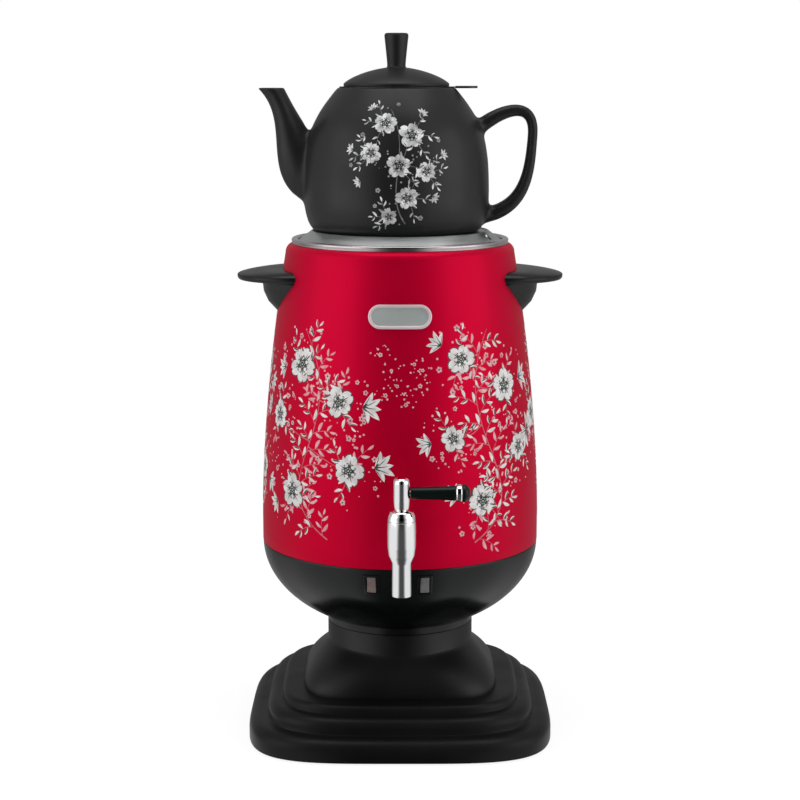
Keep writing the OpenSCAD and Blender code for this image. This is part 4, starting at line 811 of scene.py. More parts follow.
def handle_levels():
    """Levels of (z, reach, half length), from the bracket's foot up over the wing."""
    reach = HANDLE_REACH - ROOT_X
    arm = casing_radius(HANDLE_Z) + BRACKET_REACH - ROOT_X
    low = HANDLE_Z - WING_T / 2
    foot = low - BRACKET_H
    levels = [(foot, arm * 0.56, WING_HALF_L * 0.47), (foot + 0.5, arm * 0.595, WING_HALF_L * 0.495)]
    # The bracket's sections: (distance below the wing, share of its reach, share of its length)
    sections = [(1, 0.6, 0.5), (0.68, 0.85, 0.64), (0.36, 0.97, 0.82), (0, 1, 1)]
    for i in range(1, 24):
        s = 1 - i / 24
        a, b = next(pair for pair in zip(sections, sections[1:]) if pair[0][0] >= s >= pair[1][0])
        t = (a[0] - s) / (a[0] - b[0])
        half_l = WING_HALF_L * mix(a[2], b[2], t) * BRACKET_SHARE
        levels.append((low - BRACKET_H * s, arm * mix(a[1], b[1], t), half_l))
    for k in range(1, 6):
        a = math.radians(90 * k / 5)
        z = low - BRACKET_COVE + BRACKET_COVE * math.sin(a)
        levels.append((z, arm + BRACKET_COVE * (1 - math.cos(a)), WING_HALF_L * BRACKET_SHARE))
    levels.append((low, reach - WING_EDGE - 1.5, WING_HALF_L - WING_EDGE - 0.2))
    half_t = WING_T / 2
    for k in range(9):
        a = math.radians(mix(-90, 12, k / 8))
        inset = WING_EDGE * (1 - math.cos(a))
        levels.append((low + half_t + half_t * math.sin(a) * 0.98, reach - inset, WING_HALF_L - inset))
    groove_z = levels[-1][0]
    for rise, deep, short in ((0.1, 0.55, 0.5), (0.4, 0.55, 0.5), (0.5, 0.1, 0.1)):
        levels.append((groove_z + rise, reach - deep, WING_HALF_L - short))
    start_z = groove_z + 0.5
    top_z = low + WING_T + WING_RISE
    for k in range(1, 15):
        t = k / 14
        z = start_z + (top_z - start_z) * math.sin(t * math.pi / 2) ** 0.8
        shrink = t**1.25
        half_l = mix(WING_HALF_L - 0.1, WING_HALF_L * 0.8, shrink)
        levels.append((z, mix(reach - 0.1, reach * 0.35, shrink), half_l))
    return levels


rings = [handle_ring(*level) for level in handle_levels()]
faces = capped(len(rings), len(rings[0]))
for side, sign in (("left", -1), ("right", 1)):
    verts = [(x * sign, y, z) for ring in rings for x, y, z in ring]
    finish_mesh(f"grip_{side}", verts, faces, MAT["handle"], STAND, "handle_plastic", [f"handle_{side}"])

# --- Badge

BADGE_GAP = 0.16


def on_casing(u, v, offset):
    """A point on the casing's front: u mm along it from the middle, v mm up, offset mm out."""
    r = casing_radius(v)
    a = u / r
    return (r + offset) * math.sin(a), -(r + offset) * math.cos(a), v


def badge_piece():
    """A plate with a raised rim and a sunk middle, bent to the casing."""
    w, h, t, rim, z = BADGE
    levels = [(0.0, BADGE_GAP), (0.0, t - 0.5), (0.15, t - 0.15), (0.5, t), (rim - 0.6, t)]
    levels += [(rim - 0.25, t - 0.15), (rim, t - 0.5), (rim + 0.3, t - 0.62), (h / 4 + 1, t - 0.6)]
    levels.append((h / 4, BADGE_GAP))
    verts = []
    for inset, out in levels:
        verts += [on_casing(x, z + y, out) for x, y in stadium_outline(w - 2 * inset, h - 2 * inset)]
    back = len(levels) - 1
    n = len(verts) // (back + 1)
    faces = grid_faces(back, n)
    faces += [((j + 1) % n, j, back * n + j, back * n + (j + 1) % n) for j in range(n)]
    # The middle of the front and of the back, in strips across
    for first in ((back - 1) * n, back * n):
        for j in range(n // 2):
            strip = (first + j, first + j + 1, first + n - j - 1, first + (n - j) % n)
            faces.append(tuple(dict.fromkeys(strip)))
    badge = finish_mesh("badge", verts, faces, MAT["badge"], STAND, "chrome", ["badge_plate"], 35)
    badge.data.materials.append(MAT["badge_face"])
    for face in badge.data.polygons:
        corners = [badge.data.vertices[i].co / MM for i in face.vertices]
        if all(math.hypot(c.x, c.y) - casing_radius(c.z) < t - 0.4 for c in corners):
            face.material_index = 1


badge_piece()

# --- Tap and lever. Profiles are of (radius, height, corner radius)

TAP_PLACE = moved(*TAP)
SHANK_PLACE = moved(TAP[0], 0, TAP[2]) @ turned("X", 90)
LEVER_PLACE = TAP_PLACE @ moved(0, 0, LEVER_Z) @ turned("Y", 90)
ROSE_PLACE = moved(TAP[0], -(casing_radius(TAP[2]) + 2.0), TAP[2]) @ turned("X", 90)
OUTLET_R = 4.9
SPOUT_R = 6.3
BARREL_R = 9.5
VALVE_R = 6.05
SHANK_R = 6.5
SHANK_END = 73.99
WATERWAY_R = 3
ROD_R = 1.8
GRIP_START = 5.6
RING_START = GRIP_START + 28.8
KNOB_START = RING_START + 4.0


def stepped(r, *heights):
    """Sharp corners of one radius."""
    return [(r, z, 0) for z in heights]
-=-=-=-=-
• **Exercise task**
Word for word, quote all of the data above.

• **Expected answer**
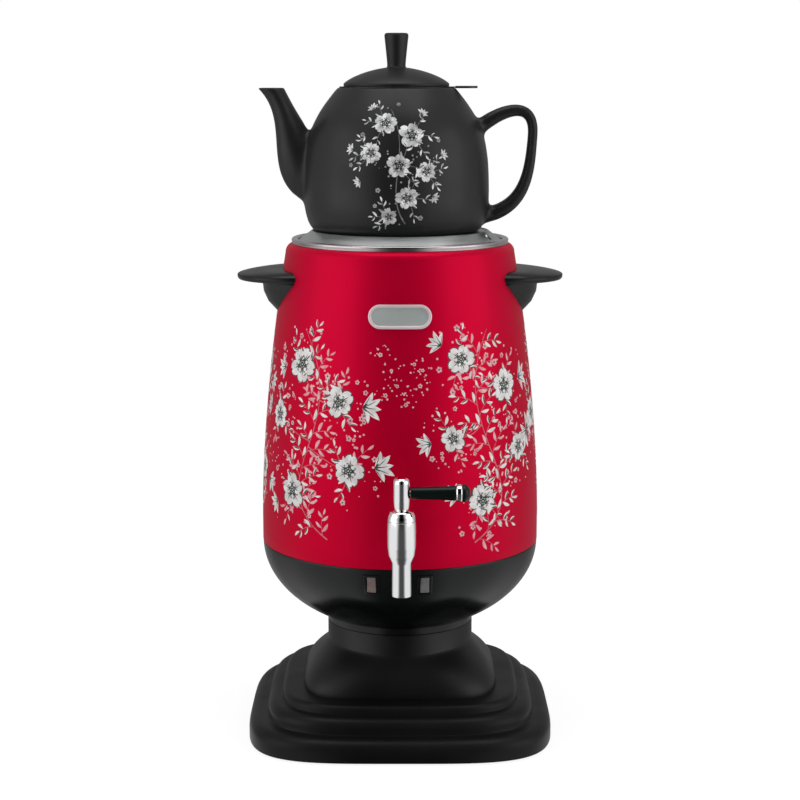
Keep writing the OpenSCAD and Blender code for this image. This is part 4, starting at line 811 of scene.py. More parts follow.
def handle_levels():
    """Levels of (z, reach, half length), from the bracket's foot up over the wing."""
    reach = HANDLE_REACH - ROOT_X
    arm = casing_radius(HANDLE_Z) + BRACKET_REACH - ROOT_X
    low = HANDLE_Z - WING_T / 2
    foot = low - BRACKET_H
    levels = [(foot, arm * 0.56, WING_HALF_L * 0.47), (foot + 0.5, arm * 0.595, WING_HALF_L * 0.495)]
    # The bracket's sections: (distance below the wing, share of its reach, share of its length)
    sections = [(1, 0.6, 0.5), (0.68, 0.85, 0.64), (0.36, 0.97, 0.82), (0, 1, 1)]
    for i in range(1, 24):
        s = 1 - i / 24
        a, b = next(pair for pair in zip(sections, sections[1:]) if pair[0][0] >= s >= pair[1][0])
        t = (a[0] - s) / (a[0] - b[0])
        half_l = WING_HALF_L * mix(a[2], b[2], t) * BRACKET_SHARE
        levels.append((low - BRACKET_H * s, arm * mix(a[1], b[1], t), half_l))
    for k in range(1, 6):
        a = math.radians(90 * k / 5)
        z = low - BRACKET_COVE + BRACKET_COVE * math.sin(a)
        levels.append((z, arm + BRACKET_COVE * (1 - math.cos(a)), WING_HALF_L * BRACKET_SHARE))
    levels.append((low, reach - WING_EDGE - 1.5, WING_HALF_L - WING_EDGE - 0.2))
    half_t = WING_T / 2
    for k in range(9):
        a = math.radians(mix(-90, 12, k / 8))
        inset = WING_EDGE * (1 - math.cos(a))
        levels.append((low + half_t + half_t * math.sin(a) * 0.98, reach - inset, WING_HALF_L - inset))
    groove_z = levels[-1][0]
    for rise, deep, short in ((0.1, 0.55, 0.5), (0.4, 0.55, 0.5), (0.5, 0.1, 0.1)):
        levels.append((groove_z + rise, reach - deep, WING_HALF_L - short))
    start_z = groove_z + 0.5
    top_z = low + WING_T + WING_RISE
    for k in range(1, 15):
        t = k / 14
        z = start_z + (top_z - start_z) * math.sin(t * math.pi / 2) ** 0.8
        shrink = t**1.25
        half_l = mix(WING_HALF_L - 0.1, WING_HALF_L * 0.8, shrink)
        levels.append((z, mix(reach - 0.1, reach * 0.35, shrink), half_l))
    return levels


rings = [handle_ring(*level) for level in handle_levels()]
faces = capped(len(rings), len(rings[0]))
for side, sign in (("left", -1), ("right", 1)):
    verts = [(x * sign, y, z) for ring in rings for x, y, z in ring]
    finish_mesh(f"grip_{side}", verts, faces, MAT["handle"], STAND, "handle_plastic", [f"handle_{side}"])

# --- Badge

BADGE_GAP = 0.16


def on_casing(u, v, offset):
    """A point on the casing's front: u mm along it from the middle, v mm up, offset mm out."""
    r = casing_radius(v)
    a = u / r
    return (r + offset) * math.sin(a), -(r + offset) * math.cos(a), v


def badge_piece():
    """A plate with a raised rim and a sunk middle, bent to the casing."""
    w, h, t, rim, z = BADGE
    levels = [(0.0, BADGE_GAP), (0.0, t - 0.5), (0.15, t - 0.15), (0.5, t), (rim - 0.6, t)]
    levels += [(rim - 0.25, t - 0.15), (rim, t - 0.5), (rim + 0.3, t - 0.62), (h / 4 + 1, t - 0.6)]
    levels.append((h / 4, BADGE_GAP))
    verts = []
    for inset, out in levels:
        verts += [on_casing(x, z + y, out) for x, y in stadium_outline(w - 2 * inset, h - 2 * inset)]
    back = len(levels) - 1
    n = len(verts) // (back + 1)
    faces = grid_faces(back, n)
    faces += [((j + 1) % n, j, back * n + j, back * n + (j + 1) % n) for j in range(n)]
    # The middle of the front and of the back, in strips across
    for first in ((back - 1) * n, back * n):
        for j in range(n // 2):
            strip = (first + j, first + j + 1, first + n - j - 1, first + (n - j) % n)
            faces.append(tuple(dict.fromkeys(strip)))
    badge = finish_mesh("badge", verts, faces, MAT["badge"], STAND, "chrome", ["badge_plate"], 35)
    badge.data.materials.append(MAT["badge_face"])
    for face in badge.data.polygons:
        corners = [badge.data.vertices[i].co / MM for i in face.vertices]
        if all(math.hypot(c.x, c.y) - casing_radius(c.z) < t - 0.4 for c in corners):
            face.material_index = 1


badge_piece()

# --- Tap and lever. Profiles are of (radius, height, corner radius)

TAP_PLACE = moved(*TAP)
SHANK_PLACE = moved(TAP[0], 0, TAP[2]) @ turned("X", 90)
LEVER_PLACE = TAP_PLACE @ moved(0, 0, LEVER_Z) @ turned("Y", 90)
ROSE_PLACE = moved(TAP[0], -(casing_radius(TAP[2]) + 2.0), TAP[2]) @ turned("X", 90)
OUTLET_R = 4.9
SPOUT_R = 6.3
BARREL_R = 9.5
VALVE_R = 6.05
SHANK_R = 6.5
SHANK_END = 73.99
WATERWAY_R = 3
ROD_R = 1.8
GRIP_START = 5.6
RING_START = GRIP_START + 28.8
KNOB_START = RING_START + 4.0


def stepped(r, *heights):
    """Sharp corners of one radius."""
    return [(r, z, 0) for z in heights]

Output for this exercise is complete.